The rehabilitation nursing program will be an extension of the School of Nursing, and the School of Social Welfare will be responsible for students assigned to the Center from that School. Hospital Administration will be responsible for physical facilities and housekeeping services.
While the Physical Rehabilitation Center will treat and rehabilitate many patients, this activity is not the primary purpose of the facility. Dean Warren has emphasized many times his conviction that this Center should be chiefly devoted to training rehabilitation personnel to go out into the field and staff the many rehabilitation facilities that will be needed in the future. The entire program, then, will be geared to do an educational job for medical students, internes, and residents, so that every physician trained at U.C.L.A. will receive basic training in the rehabilitation of the chronically disabled, and can specialize in this work if he so desires.
Paramedical personnel, including physical therapists, occupational therapists, rehabilitation nurses, speech and hearing technicians, prosthetists. and orthotists will be trained to work together and with the physicians as members of the rehabilitation team in an atmosphere and surroundings that accurately reflect the problems they will face when they graduate and start to practice their various professions. Medical-social workers, social welfare students, hospital administrators, and vocational rehabilitation counselors will learn how their professional skills fit into the rehabilitation center function, and into rehabilitation in general.
The field of prosthetics-orthotics is one for which U.C.L.A. is well-known for its work in both research and education. In the new Physical Rehabilitation Center, the opportunities to expand both research and education in prosthetics and orthotics will be almost unlimited. Large and well-equipped laboratories will make it possible to conduct larger classes, carry on testing and development work, and try out new materials and methods. It is anticipated that even closer liaison will be maintained between Prosthetics Education and the Southern California manufacturers of prosthetics equipment and prosthetics and orthotics service facilities to the benefit of all concerned, including the amputee and other orthopedically handicapped people.
International Prosthetics Course In Paris Planned
An international prosthetics course, jointly organized by the French Ministry of War Veterans and War Victims, The World Veterans Federation, and the International Society for Rehabilitation of the Disabled, is scheduled to be held in Paris, July 3 to 15. 1961.
The course has been initiated by the International Society's Committee on Prostheses. Braces and Technical Aids, and will follow the same pattern as those organized in Copenhagen in 1958 and 1959 and in New York in 1960. The Faculty will be selected from among world leaders in the orthopaedic field, and will include physicians, physio- and occupational therapists and orthopaedic technicians. The program will include the most modern aspects of prosthetic and orthotic techniques.

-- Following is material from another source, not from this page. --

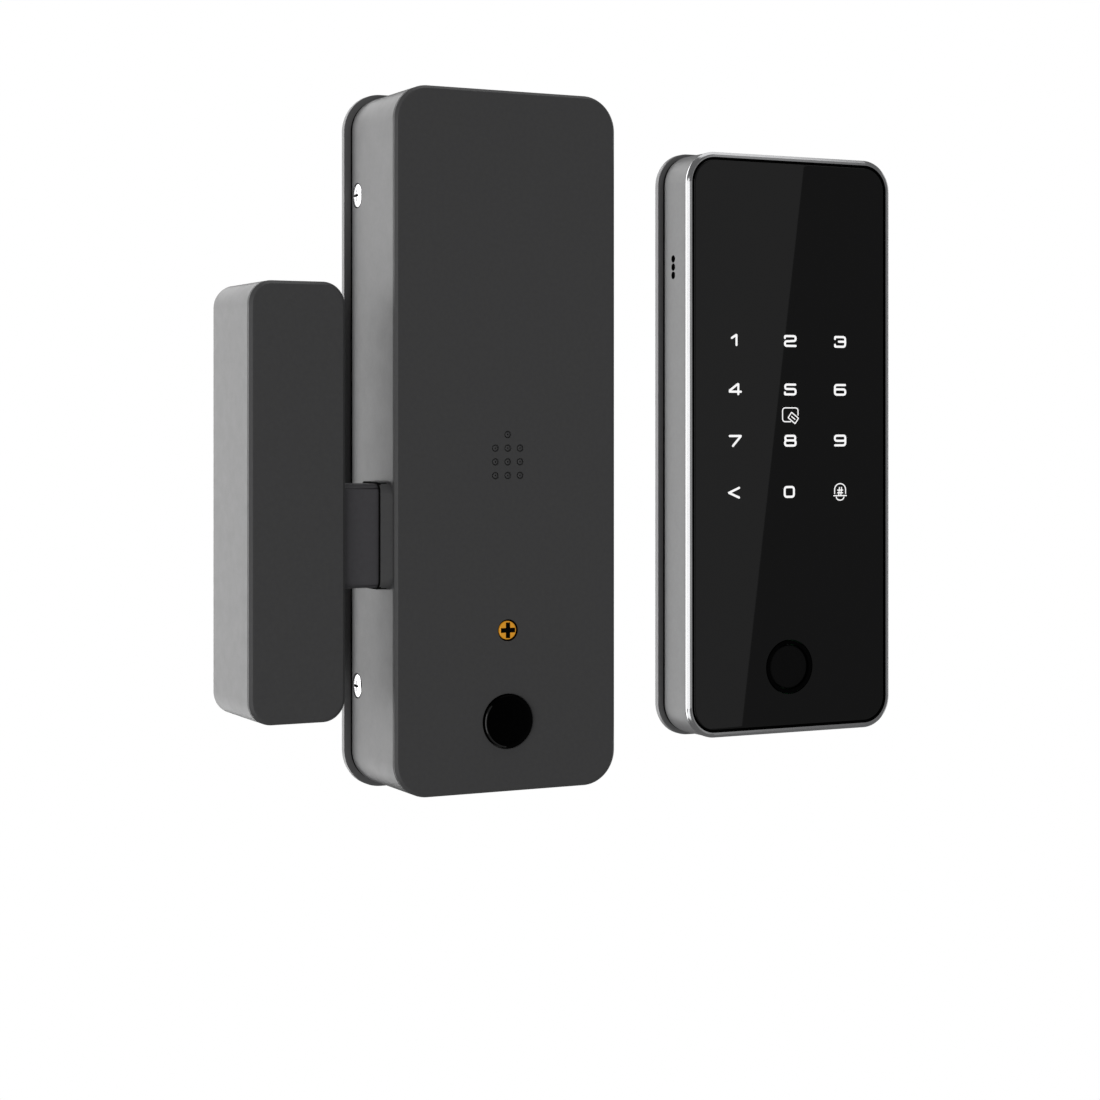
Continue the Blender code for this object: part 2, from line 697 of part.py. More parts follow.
def battery_tray():
    """Tray with a flat floor and cradle walls between the cells."""
    low_z = CELL_BOTTOM - 2.6
    high_z = CELL_BOTTOM + CELL_LENGTH + 2.6
    half = 2 * CELL_PITCH + 1.0
    floor = CELL_Y + CELL_R + GAP
    made = block("battery_tray", (-half, CELL_Y - 1.5, low_z), (half, floor + 1.4, high_z), "plastic", 0.6)
    inner = 2 * CELL_PITCH + 0.1
    tool = block("tray_hollow", (-inner, CELL_Y - 5, low_z + 0.9), (inner, floor, high_z - 0.9), "plastic")
    cut(made, tool)
    return made


def battery_contacts():
    low = CELL_BOTTOM
    high = CELL_BOTTOM + CELL_LENGTH
    front = CELL_Y - 4.5
    back = CELL_Y + 5.5
    half = 2 * CELL_PITCH - 1.2
    block("battery_contact_lower", (-half, front, low - 1.1), (half, back, low - 0.5), "bright")
    block("battery_contact_upper", (-half, front, high + 0.5), (half, back, high + 1.1), "bright")


# ---------------------------------------------------------------- strike box

def strike_shell():
    front = STRIKE_FRONT + STRIKE_COVER_T + GAP
    made = tray("strike_housing", STRIKE_W, STRIKE_H, STRIKE_R, STRIKE_WALL, front,
                STRIKE_BACK, STRIKE_BACK - STRIKE_FLOOR_T, STRIKE_BACK, (STRIKE_X, STRIKE_Z))
    right = STRIKE_X + STRIKE_W / 2
    half = BOLT_H / 2 + MOUTH_EASE
    mouth = block("strike_mouth", (right - 4, STRIKE_FRONT - 1, BOLT_Z - half),
                  (right + 1, BOLT_BACK + MOUTH_EASE, BOLT_Z + half), "steel")
    cut(made, mouth)
    for end in (-1, 1):
        hole_y(made, STRIKE_X, STRIKE_Z + end * STRIKE_SCREW_DZ, 2.3, STRIKE_BACK - 4, STRIKE_BACK + 1)
    return made


def strike_cover():
    return plate("strike_front_cover", STRIKE_W, STRIKE_H, STRIKE_R, STRIKE_FRONT,
                 STRIKE_FRONT + STRIKE_COVER_T, "charcoal", (STRIKE_X, STRIKE_Z), 1.0)


def strike_plate():
    half_w = STRIKE_PLATE_W / 2
    half_h = STRIKE_PLATE_H / 2
    made = block("strike_mounting_plate", (STRIKE_X - half_w, STRIKE_BACK + GAP, STRIKE_Z - half_h),
                 (STRIKE_X + half_w, 0, STRIKE_Z + half_h), "steel", 0.3)
    for end in (-1, 1):
        hole_y(made, STRIKE_X, STRIKE_Z + end * STRIKE_SCREW_DZ, 1.7, STRIKE_BACK - 1, 1)
        hole_y(made, STRIKE_X, STRIKE_Z + end * STRIKE_HOLE_DZ, 2.3, STRIKE_BACK - 1, 1)
    return made


def strike_keeper():
    """Steel pocket that the bolt enters, open to the right and to the front."""
    right = STRIKE_X + STRIKE_W / 2 - STRIKE_WALL - GAP
    front = STRIKE_FRONT + STRIKE_COVER_T + 2 * GAP
    outer = BOLT_H / 2 + KEEPER_WALL
    inner = BOLT_H / 2 + MOUTH_EASE
    made = block("strike_keeper", (STRIKE_X - 5.65, front, BOLT_Z - outer),
                 (right, BOLT_BACK + KEEPER_WALL, BOLT_Z + outer), "steel")
    hollow = block("keeper_hollow", (BOLT_TIP - 7.2, front - 1, BOLT_Z - inner),
                   (right + 1, BOLT_BACK + MOUTH_EASE, BOLT_Z + inner), "steel")
    cut(made, hollow)
    return made


def strike_fittings():
    block("strike_magnet", (STRIKE_X + 4, -16, 10), (STRIKE_X + 10.9, -8, 26), "bright", 0.4)
    for end, name in ((1, "strike_screw_upper"), (-1, "strike_screw_lower")):
        seat = STRIKE_BACK - STRIKE_FLOOR_T - GAP
        profile = [(seat - 2.0, 2.2), (seat - 1.6, 3.2), (seat, 3.5), (seat, 1.5), (-0.2, 1.5)]
        centre = (STRIKE_X, 0, STRIKE_Z + end * STRIKE_SCREW_DZ)
        screw = turned(name, profile, "bright", centre, "Y", 20)
        cross_recess(screw, centre, "Y", 3.6, 0.9, seat - 3, seat - 1.0)


# ---------------------------------------------------------------- keypad

def keypad_back_plate():
    made = plate("keypad_back_plate", PAD_W + 2 * PAD_LIP, PAD_H + 2 * PAD_LIP_END, PAD_R + PAD_LIP_END,
                 -PLATE_T, 0, "charcoal", (PAD_X, PAD_Z), 0.3)
    for side in (-1, 1):
        for end in (-1, 1):
            at = (PAD_X + side * PAD_HOLE_DX, PAD_Z + end * PAD_HOLE_DZ)
            hole_y(made, at[0], at[1], PLATE_HOLE_R, -PLATE_T - 1, 1)
    for end in (-1, 1):
        hole_y(made, PAD_X, PAD_Z + end * PAD_SCREW_DZ, 1.7, -PLATE_T - 1, 1, 12)
    slot_y(made, PAD_X, PAD_CABLE_Z, 16, 11, -PLATE_T - 1, 1, 2)
    return made


def keypad_gasket():
    back = -PLATE_T - GAP
    width = PAD_W - 2 * PAD_SIDE - 1.2
    height = PAD_H - 2 * PAD_SIDE - 1.2
    return gasket("keypad_gasket", width, height, PAD_R - PAD_SIDE - 0.6, back - 0.7, back, (PAD_X, PAD_Z))


def keypad_housing():
    width = PAD_W - 2 * PAD_SIDE
    height = PAD_H - 2 * PAD_SIDE
    front = PAD_FRONT + BEZEL_SEAT + GAP
    floor = PAD_BACK - PAD_FLOOR_T
    made = tray("keypad_housing", width, height, PAD_R - PAD_SIDE, WALL, front, PAD_BACK,
                floor, PAD_BACK, (PAD_X, PAD_Z))
    left = PAD_X - width / 2
    for index in range(3):
        hole_x(made, SIDE_HOLE_Y, SIDE_HOLE_Z - SIDE_HOLE_PITCH * index, SIDE_HOLE_R,
               left - 1, left + WALL + 1, 10)
    slot_y(made, PAD_X, PAD_CABLE_Z, 13, 9, floor - 1, PAD_BACK + 1, 1.5)
    for end in (-1, 1):
        z = PAD_Z + end * PAD_SCREW_DZ
        fuse(made, turned("pad_post", [(-11, 3.2), (floor + 0.6, 3.2)], "charcoal", (PAD_X, 0, z), "Y", 16))
        hole_y(made, PAD_X, z, 1.5, -9.5, -2, 12)
    return made


def keypad_screws():
    for end, name in ((1, "keypad_screw_upper"), (-1, "keypad_screw_lower")):
        centre = (PAD_X, 0, PAD_Z + end * PAD_SCREW_DZ)
        profile = [(-9.0, PAD_SCREW_R), (-0.9, PAD_SCREW_R), (-0.25, PAD_SCREW_R + 0.05)]
        turned(name, profile, "bright", centre, "Y", 16)


def keypad_bezel():
    """Frame with a bright chamfer round the glass and a skirt that seats inside the housing."""
    skirt_out = PAD_SIDE + WALL + GAP
    skirt_in = skirt_out + BEZEL_SKIRT_T
    seat = PAD_FRONT + BEZEL_SEAT
    pocket = PAD_FRONT + GLASS_SINK + GLASS_T + GLASS_TAPE
    profile = [(BEZEL_W, PAD_FRONT), (PAD_BEVEL, PAD_FRONT), (0, PAD_FRONT + PAD_BEVEL), (0, seat),
               (skirt_out, seat), (skirt_out, seat + BEZEL_SKIRT), (skirt_in, seat + BEZEL_SKIRT),
               (skirt_in, pocket), (BEZEL_W, pocket)]
    rings = [at_y(inset(PAD_W, PAD_H, PAD_R, amount), y) for amount, y in profile]
    return loft("keypad_bezel", rings, "bright", (PAD_X, 0, PAD_Z), loop=True)


def keypad_glass():
    front = PAD_FRONT + GLASS_SINK
    made = plate("keypad_glass", PAD_W - 2 * GLASS_INSET, PAD_H - 2 * GLASS_INSET, PAD_R - GLASS_INSET,
                 front, front + GLASS_T, "black_gloss", (PAD_X, PAD_Z), 0.2)
    hole_y(made, READER_X, READER_Z, READER_R + GAP, front - 1, front + GLASS_T + 1, 32)
    return made


def fingerprint_reader():
    front = PAD_FRONT + GLASS_SINK
    steps = 32
    ring_inner = READER_R - READER_RING_W
    outer = circle(READER_R, steps)
    lip = circle(READER_R - 0.3, steps)
    inner = circle(ring_inner, steps)
    back = front + READER_DEPTH
    rings = [at_y(lip, front - 0.15), at_y(outer, front + 0.1), at_y(outer, back),
             at_y(inner, back), at_y(inner, front + 0.2)]
    centre = (READER_X, 0, READER_Z)
    loft("fingerprint_ring", rings, "black_gloss", centre, loop=True)
    face_r = ring_inner - GAP
    profile = [(front + 0.35, face_r - 0.55), (front + 0.45, face_r), (back, face_r)]
    turned("fingerprint_sensor", profile, "plastic", centre, "Y", steps)


def keypad_electronics():
    back = TOUCH_BACK
    half = TOUCH_W / 2
    board = block("touch_board", (PAD_X - half, back - TOUCH_T, -80), (PAD_X + half, back, 76), "board")
    for x, z, w, h in ((-14, -50, 10, 10), (13, -52, 7, 7)):
        low = (PAD_X + x - w / 2, back - 0.4, z - h / 2)
        high = (PAD_X + x + w / 2, back + 1.4, z + h / 2)
        fuse(board, block("touch_part", low, high, "plastic"))
    outer = rounded(ANTENNA_W, ANTENNA_H, 3, 3)
    inner = rounded(ANTENNA_W - 2 * ANTENNA_BAND, ANTENNA_H - 2 * ANTENNA_BAND, 2, 3)
    front = back + 0.5
    rings = [at_y(outer, front), at_y(outer, front + 0.7), at_y(inner, front + 0.7), at_y(inner, front)]
    loft("card_antenna", rings, "copper", (PAD_X, 0, ANTENNA_Z), loop=True)
    left = PAD_X - PAD_W / 2 + PAD_SIDE + WALL + GAP
    block("keypad_speaker", (left, -10.6, 42), (left + 5, -5.5, 60), "plastic", 0.4)


# ---------------------------------------------------------------- assembly

def build_lock_body():
    lock_back_plate()
    lock_gasket()
    lock_housing()
    lock_front_cover()
    housing_screws()
    cover_screw()
    unlock_button()


def build_mechanism():
    latch_bolt()
    drive_gear()
    gear_axle()
    motor_pinion()
    gear_motor()
    motor_strap()
    mechanism_plate()
    bolt_guides()


def build_electrics():
    control_board()
    button_switch()
    cable_sockets()
    buzzer()
    batteries()
    battery_tray()
    battery_contacts()


def build_strike():
    strike_shell()
    strike_cover()
    strike_plate()
    strike_keeper()
    strike_fittings()


def build_keypad():
    keypad_back_plate()
    keypad_gasket()
    keypad_housing()
    keypad_screws()
    keypad_bezel()
    keypad_glass()
    fingerprint_reader()
    keypad_electronics()


clear_scene()
build_lock_body()
build_mechanism()
build_electrics()
build_strike()
build_keypad()
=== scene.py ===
import json
import math

import bmesh
import bpy
from mathutils import Matrix, Vector

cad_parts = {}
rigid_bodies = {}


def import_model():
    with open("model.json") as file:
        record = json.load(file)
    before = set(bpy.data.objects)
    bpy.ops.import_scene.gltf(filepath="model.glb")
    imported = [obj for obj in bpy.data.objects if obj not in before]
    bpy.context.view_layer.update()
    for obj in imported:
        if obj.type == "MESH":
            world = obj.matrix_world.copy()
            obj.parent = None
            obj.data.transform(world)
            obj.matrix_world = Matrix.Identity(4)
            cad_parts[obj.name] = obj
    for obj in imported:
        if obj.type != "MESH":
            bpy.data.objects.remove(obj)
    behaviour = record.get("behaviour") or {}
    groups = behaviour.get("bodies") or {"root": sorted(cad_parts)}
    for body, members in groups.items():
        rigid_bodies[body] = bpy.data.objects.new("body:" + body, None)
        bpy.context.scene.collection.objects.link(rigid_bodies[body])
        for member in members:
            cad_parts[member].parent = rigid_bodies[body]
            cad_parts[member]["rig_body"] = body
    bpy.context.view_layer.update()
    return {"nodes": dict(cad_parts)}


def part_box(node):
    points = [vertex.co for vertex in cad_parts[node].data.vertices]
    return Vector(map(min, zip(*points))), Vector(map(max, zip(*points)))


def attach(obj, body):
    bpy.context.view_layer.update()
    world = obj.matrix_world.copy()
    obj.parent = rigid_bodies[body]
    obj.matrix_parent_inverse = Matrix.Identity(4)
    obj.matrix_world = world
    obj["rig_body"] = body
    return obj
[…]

French will be the official language of the course, and any lectures delivered in English will be translated into French. The working sessions will take place at the Medical School of the Paris University. The Faculty and participants will be accommodated on the campus of the University. An inclusive fee of 400 N.F. ($80 in U.S. currency) for the course will cover registration, board and lodging, and one copy of the final report.
Further information may be obtained from the International Society for Rehabilitation of the Disabled, 701 First Avenue, New York 17, N.Y., or from World Veterans Federation, 16, Rue Hamelin, Paris 16, France.